DENVER – Governor John Hickenlooper raised eyebrows Tuesday when a TIME article quoted the Democrat waxing nostalgic about a time when politicians could make decisions behind closed-doors, beyond the reach of media cameras and the inconvenience of public scrutiny.
“We elect these people to make these difficult decisions, but now they are in the full light of video every time they make a decision,” Hickenlooper told a gathering of governors last week according to TIME. “We elected these people, let them go back into a room like they always did.”
Hickenlooper’s remarks, made on Friday at a meeting of the National Governors Association but first reported on Tuesday, drew an immediate response.
“Did @hickforco go to #NGA and say transparency is bad for politics? Why, yes. Yes, he did,” tweeted KDVR’s Eli Stokols, who shared a link to the TIME article Tuesday night.

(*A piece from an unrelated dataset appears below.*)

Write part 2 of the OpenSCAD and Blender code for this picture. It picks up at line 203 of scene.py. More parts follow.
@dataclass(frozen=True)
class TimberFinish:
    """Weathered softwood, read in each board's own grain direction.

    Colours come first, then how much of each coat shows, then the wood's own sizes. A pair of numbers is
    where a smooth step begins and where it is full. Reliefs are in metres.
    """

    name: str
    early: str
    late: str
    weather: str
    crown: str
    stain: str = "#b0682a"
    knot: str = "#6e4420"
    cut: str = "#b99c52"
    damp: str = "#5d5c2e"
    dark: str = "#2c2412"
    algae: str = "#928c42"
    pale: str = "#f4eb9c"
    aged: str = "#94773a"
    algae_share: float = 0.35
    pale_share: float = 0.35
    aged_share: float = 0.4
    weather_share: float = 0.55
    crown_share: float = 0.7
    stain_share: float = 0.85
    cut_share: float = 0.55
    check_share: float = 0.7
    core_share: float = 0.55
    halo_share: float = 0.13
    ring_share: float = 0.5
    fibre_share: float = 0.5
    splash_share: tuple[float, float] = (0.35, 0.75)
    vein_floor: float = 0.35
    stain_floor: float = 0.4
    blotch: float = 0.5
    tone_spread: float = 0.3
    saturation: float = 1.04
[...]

The conservative advocacy group Compass Colorado was also quick to weigh in on Hickenlooper’s statements.
“Since Governor Hickenlooper announced his support for the billion dollar tax hike behind closed doors, it’s no surprise he advocates doing the public’s business in private,” said the group’s Executive Director Kelly Maher in a Wednesday press release. “Coloradans deserve better than leaders who think they can rule the state from smoke-filled rooms.”

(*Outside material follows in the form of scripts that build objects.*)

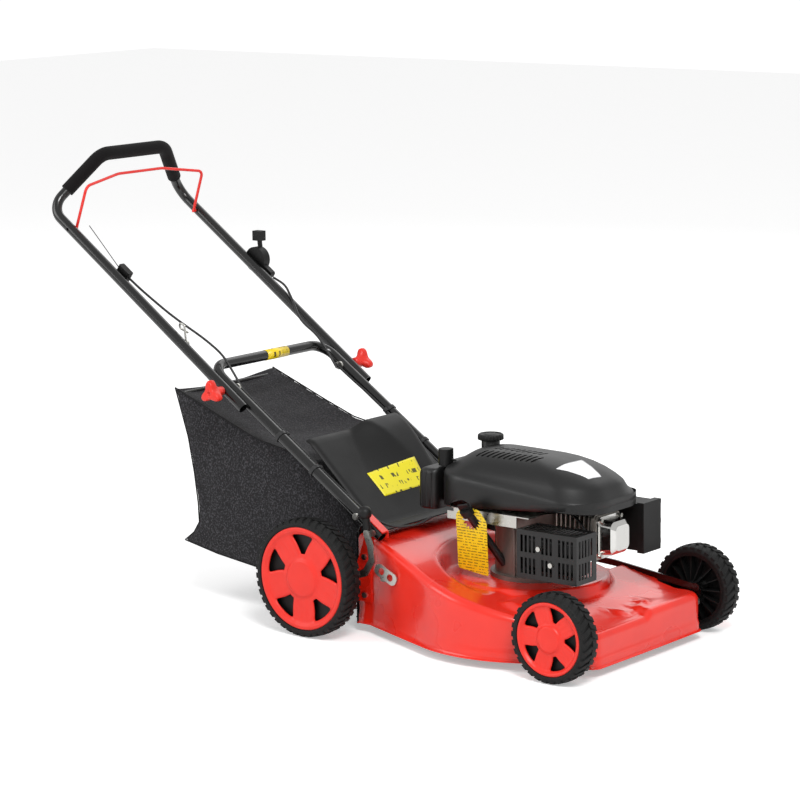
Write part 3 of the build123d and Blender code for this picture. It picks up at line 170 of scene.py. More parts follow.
def crisp(piece, degrees):
    """Marks a piece's sharp edges, so that it shades crisply and its seams stay closed."""
    mesh = bmesh.new()
    mesh.from_mesh(piece.data)
    for edge in mesh.edges:
        if len(edge.link_faces) == 2 and edge.calc_face_angle() > math.radians(degrees):
            edge.smooth = False
    mesh.to_mesh(piece.data)
    mesh.free()


def coat(finish, *names):
    """Gives carried-over CAD nodes their finish."""
    for name in names:
        nodes[name].data.materials.clear()
        nodes[name].data.materials.append(finish)


# ---------------------------------------------------------------- floor and light
# Pale matt studio floor that meets a pale sky, a large soft key light from the upper right,
# and a weaker fill from the left so that the black parts keep their edges.
bpy.context.scene.view_settings.view_transform = "Standard"
floor_finish = make_finish("pale_studio_floor", "#F7F7F7", 0.9, gloss=(1 / 3, 2.0, 0.88, 0.92))
tree, shader, where = opened(floor_finish)
seen = add_node(tree, "ShaderNodeLightPath").outputs["Is Camera Ray"]
shader.inputs["Emission Color"].default_value = (1, 1, 1, 1)
tree.links.new(maths(tree, "MULTIPLY", seen, 0.35), shader.inputs["Emission Strength"])
floor_mesh = bmesh.new()
bmesh.ops.create_grid(floor_mesh, x_segments=4, y_segments=4, size=14)
floor = add_object("floor", as_data("floor", floor_mesh))
floor.data.materials.append(floor_finish)

world = bpy.data.worlds.new("studio")
bpy.context.scene.world = world
world.use_nodes = True
world.node_tree.nodes["Background"].inputs["Color"].default_value = (1, 1, 1, 1)
tree = world.node_tree
seen = add_node(tree, "ShaderNodeLightPath").outputs["Is Camera Ray"]
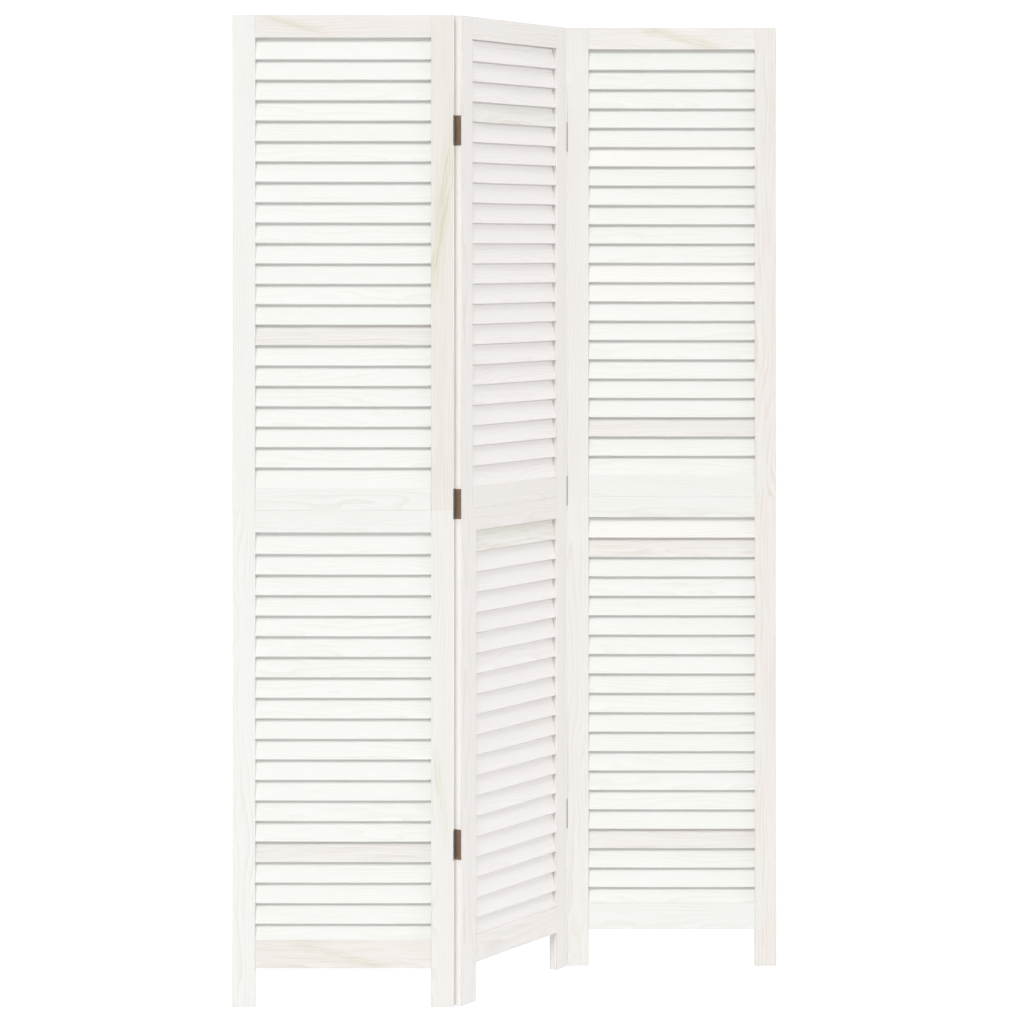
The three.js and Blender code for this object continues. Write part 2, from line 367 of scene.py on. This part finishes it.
def wood_material(name, roughness, grain):
    """Whitewashed pine. The wash lies thin over the late wood of the rings and in the pores."""
    g = Graph(name)
    along = g.millimetres(g.attribute("along"))
    place = g.vector("ADD", along, g.millimetres(g.attribute("seed")))
    wander = g.vector("SUBTRACT", g.noise(place, WANDER, 2, output="Color"), (0.5, 0.5, 0.5))
    bent = g.vector("ADD", place, g.vector("MULTIPLY", wander, (0, WANDER_REACH, WANDER_REACH)))
    late_wood = g.math("POWER", rings(g, bent), LATE_WOOD_SHARPNESS)
    fibre = g.noise(bent, FIBRE, 4, 0.62)
    pores = g.remap(g.noise(place, PORES, 2, 0.5), 0.62, 0.74)
    bands = g.remap(g.noise(bent, BANDS, 3, 0.6), 0.42, 0.68, smooth=True)

    # the tint is painted brighter on the frame boards' narrow long faces, a painted highlight
    tint = g.attribute("tint")
    shown = bare_share(g, place, late_wood, fibre, pores, bands, grain)
    colour = g.mix(shown, tint, g.mix(1.0, tint, BARE_WOOD, "MULTIPLY"))
    colour = g.mix(streak_mask(g, along, bands), colour, g.mix(1.0, tint, STREAK_WOOD, "MULTIPLY"))
    rough = g.remap(g.math("ADD", fibre, pores), 0.2, 1.2, roughness - 0.06, roughness + 0.1)
    return g.finish({
        "Base Color": colour, "Roughness": rough, "Specular IOR Level": 0.35,
        "Normal": grain_bump(g, late_wood, fibre, pores),
    })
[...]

“Now we know why Governor Hickenlooper doesn’t like to answer questions clearly when asked publicly about his position – he doesn’t believe the public deserves to know,” Maher added.
Hickenlooper also brushed off the results of a recent poll showing him in a dead heat with Republican rivals.
“It seemed like I really had an unfair advantage,” Hickenlooper jokingly told the Washington Post. “The approval ratings were so high — it really didn’t seem even fair. So, we made a few strategic decisions to try to move ourselves back into play, forcing us to be on our game, a little more focused.”
The poll was conducted in June, after Hickenlooper took the controversial step of blocking the execution of Nathan Dunlap. Dunlap was convicted of killing four Chuck E. Cheese restaurant employees and wounding a fifth in a 1993 Aurora shooting rampage.
The survey suggested that Hickenlooper’s decision to halt Dunlap’s execution was highly unpopular.
When asked if they approved or disapproved of Hickenlooper’s decision to spare Dunlap, 67 percent of poll respondents said they disapproved, compared to just 27 percent who said they approved.
Another recent poll showed most Coloradans cool to the idea of an income tax hike, a concept Hickenlooper backs.
“If I lose, I go back to 14 weeks of vacation. I’m in a no-lose situation, right?” Hickenlooper told the Washington Post.
Former U.S. Rep. Tom Tancredo and state Sen. Greg Brophy of Wray have already announced their intention to unseat Hickenlooper. Other Republicans reportedly looking at a run include Secretary of State Scott Gessler, Arapahoe County District Attorney George Brauchler, and former state Sen. Mike Kopp.